SEECHIP: A Scalable and Energy-Efficient Chiplet-based GPU Architecture Using Photonic Links

The continuous increase in GPU performance benefits a wide range of high-performance computing (HPC) applications. Slower growth of transistor density and limited size of chip die are now posing significant challenges to scale GPUs. The chiplet technology provides a potential solution to surpass these limitations. However, the performance of these chiplet-based GPUs is often constrained by the metallic-based interconnects between the chiplets. Emerging technologies such as photonic interconnect can overcome the limitations of metallic interconnects, offering several superior properties, such as high bandwidth density and low energy consumption. In this paper, we propose SEECHIP: a Scalable and Energy-Efficient CHIPlet-based GPU architecture using photonic links. SEECHIP introduces a novel photonic inter-chiplet network that supports both unicast and broadcast communication, providing the same transmission bandwidth at both the sending and receiving ends.

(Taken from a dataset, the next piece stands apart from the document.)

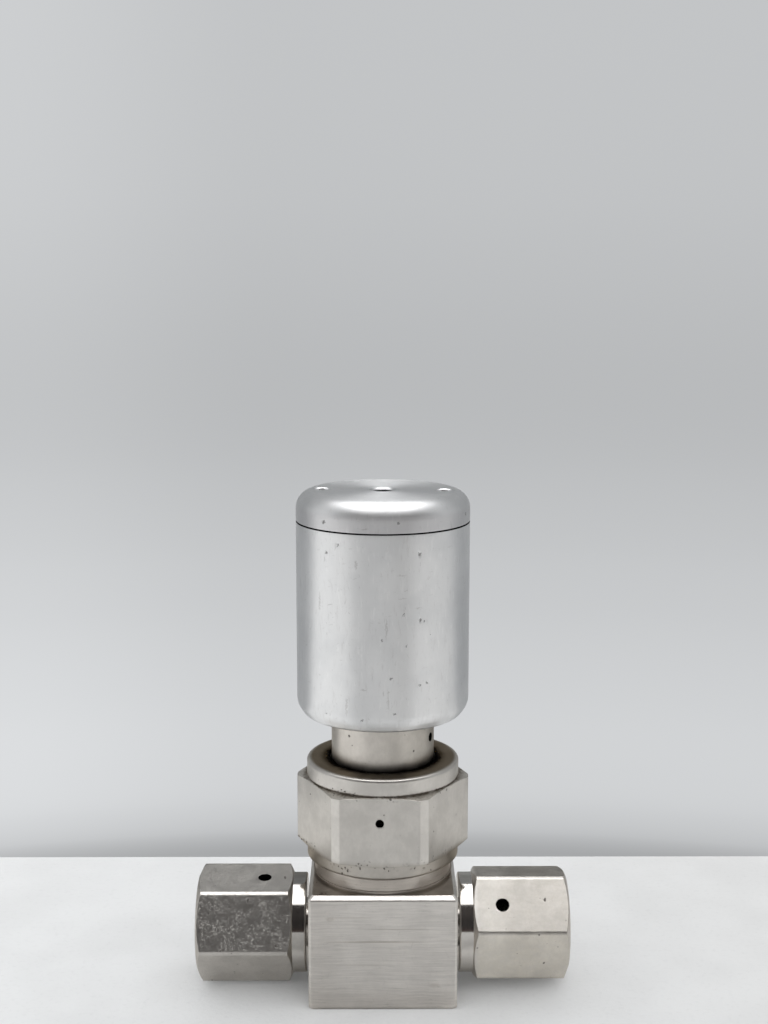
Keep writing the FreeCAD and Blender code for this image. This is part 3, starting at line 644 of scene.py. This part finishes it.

In addition, we propose a tailored hierarchical memory architecture, which is more suitable for the parallelization of general-purpose HPC applications. Simulation results using 14 benchmarks show that SEECHIP can achieve 48.4% and 62.7% reduction in execution time and energy consumption, respectively, as compared to other GPUs with metallic or photonic interconnects. Simulation results also show that SEECHIP has good scalability compared with the other GPUs.